» Work required
Make an exact copy of all the data.
───── Given information
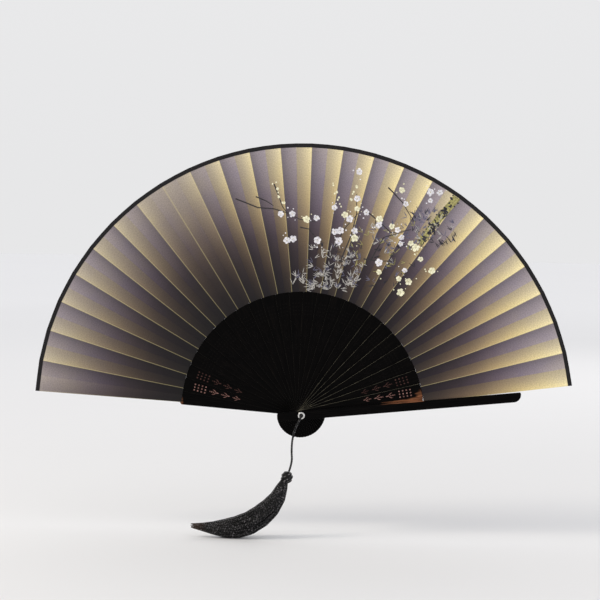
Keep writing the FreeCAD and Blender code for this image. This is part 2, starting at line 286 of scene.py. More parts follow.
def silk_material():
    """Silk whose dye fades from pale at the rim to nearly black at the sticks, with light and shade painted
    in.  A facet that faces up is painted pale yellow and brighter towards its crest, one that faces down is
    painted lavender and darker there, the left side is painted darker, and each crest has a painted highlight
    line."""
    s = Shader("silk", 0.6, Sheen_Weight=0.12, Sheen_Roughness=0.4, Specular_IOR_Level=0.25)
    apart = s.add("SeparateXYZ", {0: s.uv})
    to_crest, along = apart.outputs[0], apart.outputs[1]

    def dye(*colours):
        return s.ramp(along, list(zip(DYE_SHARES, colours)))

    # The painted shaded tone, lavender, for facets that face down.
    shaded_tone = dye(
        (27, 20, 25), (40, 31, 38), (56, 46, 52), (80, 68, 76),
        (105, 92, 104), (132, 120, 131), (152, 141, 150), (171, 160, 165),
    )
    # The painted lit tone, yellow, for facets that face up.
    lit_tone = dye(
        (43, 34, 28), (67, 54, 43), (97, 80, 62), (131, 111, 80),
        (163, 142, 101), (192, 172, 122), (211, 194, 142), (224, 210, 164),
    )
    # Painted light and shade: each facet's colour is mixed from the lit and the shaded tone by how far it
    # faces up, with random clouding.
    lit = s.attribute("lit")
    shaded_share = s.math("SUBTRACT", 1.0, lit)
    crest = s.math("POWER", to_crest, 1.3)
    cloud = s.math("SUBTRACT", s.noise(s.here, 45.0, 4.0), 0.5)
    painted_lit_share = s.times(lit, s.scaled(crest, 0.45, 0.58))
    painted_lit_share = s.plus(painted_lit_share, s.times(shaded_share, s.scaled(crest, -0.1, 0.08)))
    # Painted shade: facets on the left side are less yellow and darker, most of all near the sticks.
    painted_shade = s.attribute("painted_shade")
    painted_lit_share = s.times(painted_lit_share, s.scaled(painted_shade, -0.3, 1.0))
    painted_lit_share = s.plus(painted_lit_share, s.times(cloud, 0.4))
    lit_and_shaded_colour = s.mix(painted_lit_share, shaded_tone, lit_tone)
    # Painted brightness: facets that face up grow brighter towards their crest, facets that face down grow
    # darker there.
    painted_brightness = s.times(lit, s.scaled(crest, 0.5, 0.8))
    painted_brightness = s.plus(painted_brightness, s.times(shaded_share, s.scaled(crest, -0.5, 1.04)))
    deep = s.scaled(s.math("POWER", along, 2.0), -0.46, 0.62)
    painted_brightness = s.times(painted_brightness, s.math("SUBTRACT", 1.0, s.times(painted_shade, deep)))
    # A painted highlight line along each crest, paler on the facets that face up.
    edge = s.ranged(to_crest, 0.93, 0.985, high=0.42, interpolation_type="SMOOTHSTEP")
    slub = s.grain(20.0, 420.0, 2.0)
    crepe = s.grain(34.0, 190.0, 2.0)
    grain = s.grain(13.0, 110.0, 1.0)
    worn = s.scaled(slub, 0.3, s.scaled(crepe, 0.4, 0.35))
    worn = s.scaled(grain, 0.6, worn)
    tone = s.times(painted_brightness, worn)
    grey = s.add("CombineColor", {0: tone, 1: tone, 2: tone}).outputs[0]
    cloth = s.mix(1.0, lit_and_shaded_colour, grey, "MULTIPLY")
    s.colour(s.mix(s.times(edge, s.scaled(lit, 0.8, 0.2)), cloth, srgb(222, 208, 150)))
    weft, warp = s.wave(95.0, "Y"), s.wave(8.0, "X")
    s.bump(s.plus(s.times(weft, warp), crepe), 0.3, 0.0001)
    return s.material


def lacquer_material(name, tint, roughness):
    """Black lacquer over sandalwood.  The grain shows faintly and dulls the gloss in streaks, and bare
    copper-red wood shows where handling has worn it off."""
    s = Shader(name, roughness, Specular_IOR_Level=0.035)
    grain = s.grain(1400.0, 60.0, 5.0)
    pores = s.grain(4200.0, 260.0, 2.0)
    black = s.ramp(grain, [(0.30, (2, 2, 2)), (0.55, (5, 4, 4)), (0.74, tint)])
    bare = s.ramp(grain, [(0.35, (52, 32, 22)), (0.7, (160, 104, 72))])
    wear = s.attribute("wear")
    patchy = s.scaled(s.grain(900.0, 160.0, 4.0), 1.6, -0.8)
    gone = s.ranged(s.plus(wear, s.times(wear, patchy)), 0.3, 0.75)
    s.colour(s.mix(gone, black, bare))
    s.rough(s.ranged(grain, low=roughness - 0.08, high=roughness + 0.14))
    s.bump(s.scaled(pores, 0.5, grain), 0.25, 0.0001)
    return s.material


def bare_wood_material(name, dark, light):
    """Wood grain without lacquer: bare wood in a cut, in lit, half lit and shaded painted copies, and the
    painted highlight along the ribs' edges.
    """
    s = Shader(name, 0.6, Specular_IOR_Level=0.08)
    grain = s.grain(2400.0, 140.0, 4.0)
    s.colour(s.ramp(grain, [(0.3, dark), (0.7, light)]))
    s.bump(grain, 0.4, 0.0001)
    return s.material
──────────
» Completed exercise
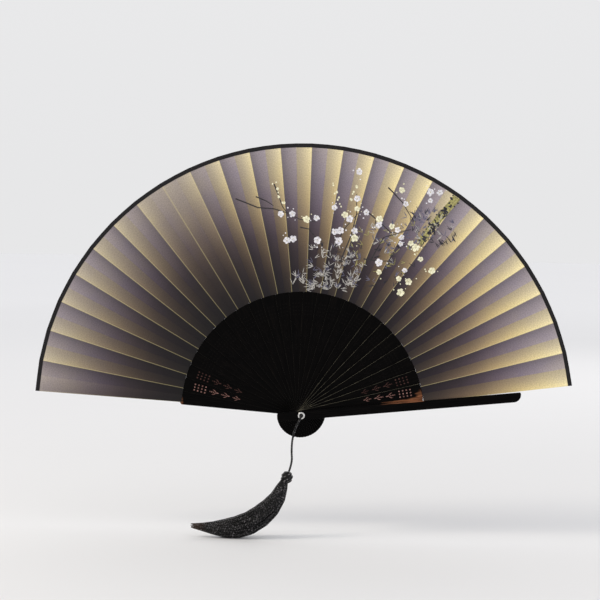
Keep writing the FreeCAD and Blender code for this image. This is part 2, starting at line 286 of scene.py. More parts follow.
def silk_material():
    """Silk whose dye fades from pale at the rim to nearly black at the sticks, with light and shade painted
    in.  A facet that faces up is painted pale yellow and brighter towards its crest, one that faces down is
    painted lavender and darker there, the left side is painted darker, and each crest has a painted highlight
    line."""
    s = Shader("silk", 0.6, Sheen_Weight=0.12, Sheen_Roughness=0.4, Specular_IOR_Level=0.25)
    apart = s.add("SeparateXYZ", {0: s.uv})
    to_crest, along = apart.outputs[0], apart.outputs[1]

    def dye(*colours):
        return s.ramp(along, list(zip(DYE_SHARES, colours)))

    # The painted shaded tone, lavender, for facets that face down.
    shaded_tone = dye(
        (27, 20, 25), (40, 31, 38), (56, 46, 52), (80, 68, 76),
        (105, 92, 104), (132, 120, 131), (152, 141, 150), (171, 160, 165),
    )
    # The painted lit tone, yellow, for facets that face up.
    lit_tone = dye(
        (43, 34, 28), (67, 54, 43), (97, 80, 62), (131, 111, 80),
        (163, 142, 101), (192, 172, 122), (211, 194, 142), (224, 210, 164),
    )
    # Painted light and shade: each facet's colour is mixed from the lit and the shaded tone by how far it
    # faces up, with random clouding.
    lit = s.attribute("lit")
    shaded_share = s.math("SUBTRACT", 1.0, lit)
    crest = s.math("POWER", to_crest, 1.3)
    cloud = s.math("SUBTRACT", s.noise(s.here, 45.0, 4.0), 0.5)
    painted_lit_share = s.times(lit, s.scaled(crest, 0.45, 0.58))
    painted_lit_share = s.plus(painted_lit_share, s.times(shaded_share, s.scaled(crest, -0.1, 0.08)))
    # Painted shade: facets on the left side are less yellow and darker, most of all near the sticks.
    painted_shade = s.attribute("painted_shade")
    painted_lit_share = s.times(painted_lit_share, s.scaled(painted_shade, -0.3, 1.0))
    painted_lit_share = s.plus(painted_lit_share, s.times(cloud, 0.4))
    lit_and_shaded_colour = s.mix(painted_lit_share, shaded_tone, lit_tone)
    # Painted brightness: facets that face up grow brighter towards their crest, facets that face down grow
    # darker there.
    painted_brightness = s.times(lit, s.scaled(crest, 0.5, 0.8))
    painted_brightness = s.plus(painted_brightness, s.times(shaded_share, s.scaled(crest, -0.5, 1.04)))
    deep = s.scaled(s.math("POWER", along, 2.0), -0.46, 0.62)
    painted_brightness = s.times(painted_brightness, s.math("SUBTRACT", 1.0, s.times(painted_shade, deep)))
    # A painted highlight line along each crest, paler on the facets that face up.
    edge = s.ranged(to_crest, 0.93, 0.985, high=0.42, interpolation_type="SMOOTHSTEP")
    slub = s.grain(20.0, 420.0, 2.0)
    crepe = s.grain(34.0, 190.0, 2.0)
    grain = s.grain(13.0, 110.0, 1.0)
    worn = s.scaled(slub, 0.3, s.scaled(crepe, 0.4, 0.35))
    worn = s.scaled(grain, 0.6, worn)
    tone = s.times(painted_brightness, worn)
    grey = s.add("CombineColor", {0: tone, 1: tone, 2: tone}).outputs[0]
    cloth = s.mix(1.0, lit_and_shaded_colour, grey, "MULTIPLY")
    s.colour(s.mix(s.times(edge, s.scaled(lit, 0.8, 0.2)), cloth, srgb(222, 208, 150)))
    weft, warp = s.wave(95.0, "Y"), s.wave(8.0, "X")
    s.bump(s.plus(s.times(weft, warp), crepe), 0.3, 0.0001)
    return s.material


def lacquer_material(name, tint, roughness):
    """Black lacquer over sandalwood.  The grain shows faintly and dulls the gloss in streaks, and bare
    copper-red wood shows where handling has worn it off."""
    s = Shader(name, roughness, Specular_IOR_Level=0.035)
    grain = s.grain(1400.0, 60.0, 5.0)
    pores = s.grain(4200.0, 260.0, 2.0)
    black = s.ramp(grain, [(0.30, (2, 2, 2)), (0.55, (5, 4, 4)), (0.74, tint)])
    bare = s.ramp(grain, [(0.35, (52, 32, 22)), (0.7, (160, 104, 72))])
    wear = s.attribute("wear")
    patchy = s.scaled(s.grain(900.0, 160.0, 4.0), 1.6, -0.8)
    gone = s.ranged(s.plus(wear, s.times(wear, patchy)), 0.3, 0.75)
    s.colour(s.mix(gone, black, bare))
    s.rough(s.ranged(grain, low=roughness - 0.08, high=roughness + 0.14))
    s.bump(s.scaled(pores, 0.5, grain), 0.25, 0.0001)
    return s.material


def bare_wood_material(name, dark, light):
    """Wood grain without lacquer: bare wood in a cut, in lit, half lit and shaded painted copies, and the
    painted highlight along the ribs' edges.
    """
    s = Shader(name, 0.6, Specular_IOR_Level=0.08)
    grain = s.grain(2400.0, 140.0, 4.0)
    s.colour(s.ramp(grain, [(0.3, dark), (0.7, light)]))
    s.bump(grain, 0.4, 0.0001)
    return s.material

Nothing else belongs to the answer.